Open J4gQBqqR opened this issue 3 years ago • 5 comments

I understand that Jupyter's binary is proprietary, and if we upgrade, we would not have the python extension usable because of dependency.

Is there a way to remove the dependency in openvsx? Fixed at this version for one year or so is fine. But if we got fixed for too long, this extension will become obsolete.

J4gQBqqR avatar Jan 27 '21 16:01 J4gQBqqR

No, Open VSX cannot know whether an extension dependency is a technical necessity or just used to automatically install the other extension, too.

One thing you could do is fork the Python extension, remove the dependency and publish it under a different namespace.

spoenemann avatar Jan 28 '21 07:01 spoenemann

Could someone explain in more detail what is going on with the python extension? I got so far that MS split the python and jupyter extensions but the python extension requires the jupyter extension.

While people already complained, MS seems to stick with the current behavior. Don't know if this will change any time soon.

So either one could fork the python extension and remove the jupyter stuff, or open-vsx also provides the jupyter extension. This is currently not the case and in the issue description is noted that the jupyter binary is proprietary.

My question is, why is the jupyter binary proprietary? Isn't jupyter open source, too? Or is it distributed as a precompiled binary from a MS server?

exploide avatar Mar 10 '21 18:03 exploide

It's not that Jupyter is proprietary, but that the Jupyer "adapter/extension" to VS Code is proprietary. They also made a proprietary tool called Pylane.

We have long seen the trend of companies like MS contributing to an "open source" tool and make some of the most useful features as moving proprietary parts. Thus locking users into the "open source" platform. It is the one of open source community engaging strategies commonly applied nowadays.

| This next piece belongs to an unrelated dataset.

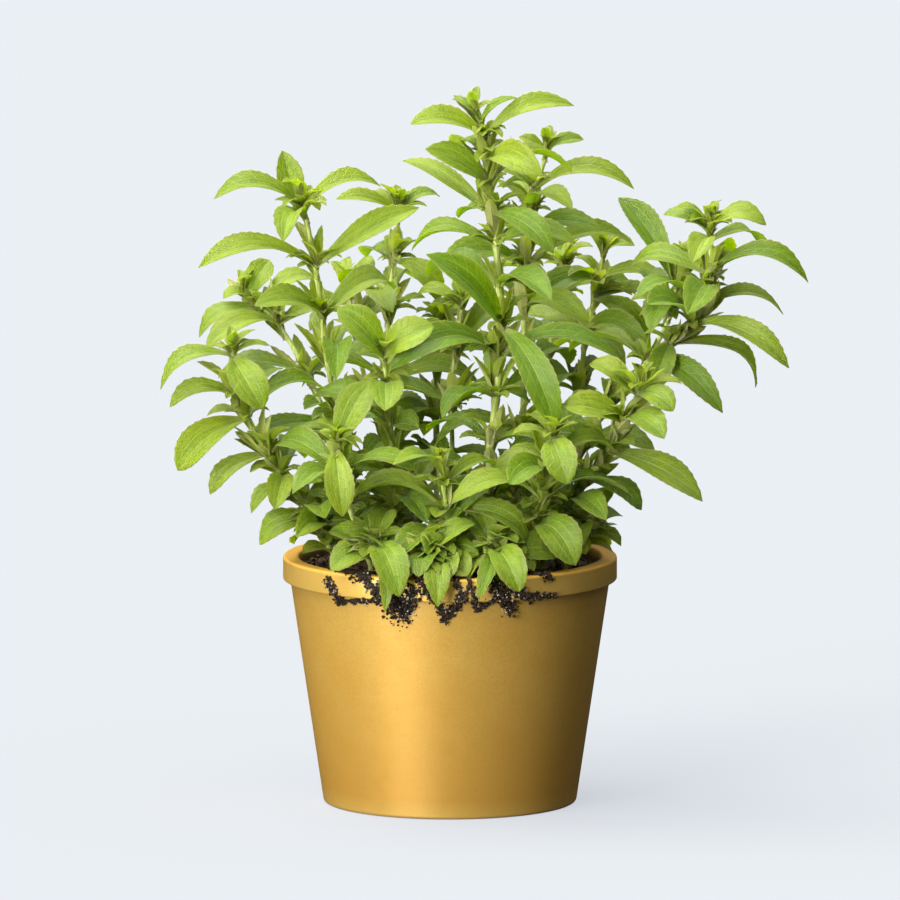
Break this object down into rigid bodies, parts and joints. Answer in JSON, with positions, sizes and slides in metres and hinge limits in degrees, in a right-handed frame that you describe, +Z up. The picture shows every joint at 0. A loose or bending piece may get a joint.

It has advantages and disadvantages. In one way, users are more centralized, contribution and dev will have a synergized movement, product will evolve faster. On the other side, it is hard to have forked project being successful, like what we saw for all the Linux distros. But we also avoid all the tool nightmare such as snap vs flatpak vs appimage.

J4gQBqqR avatar Mar 10 '21 18:03 J4gQBqqR

It's not that Jupyter is proprietary, but that the Jupyer "adapter/extension" to VS Code is proprietary.

Maybe I miss something, but the license I see for vscode-jupyter is MIT. I would like to nail down what exactly the problematic component is.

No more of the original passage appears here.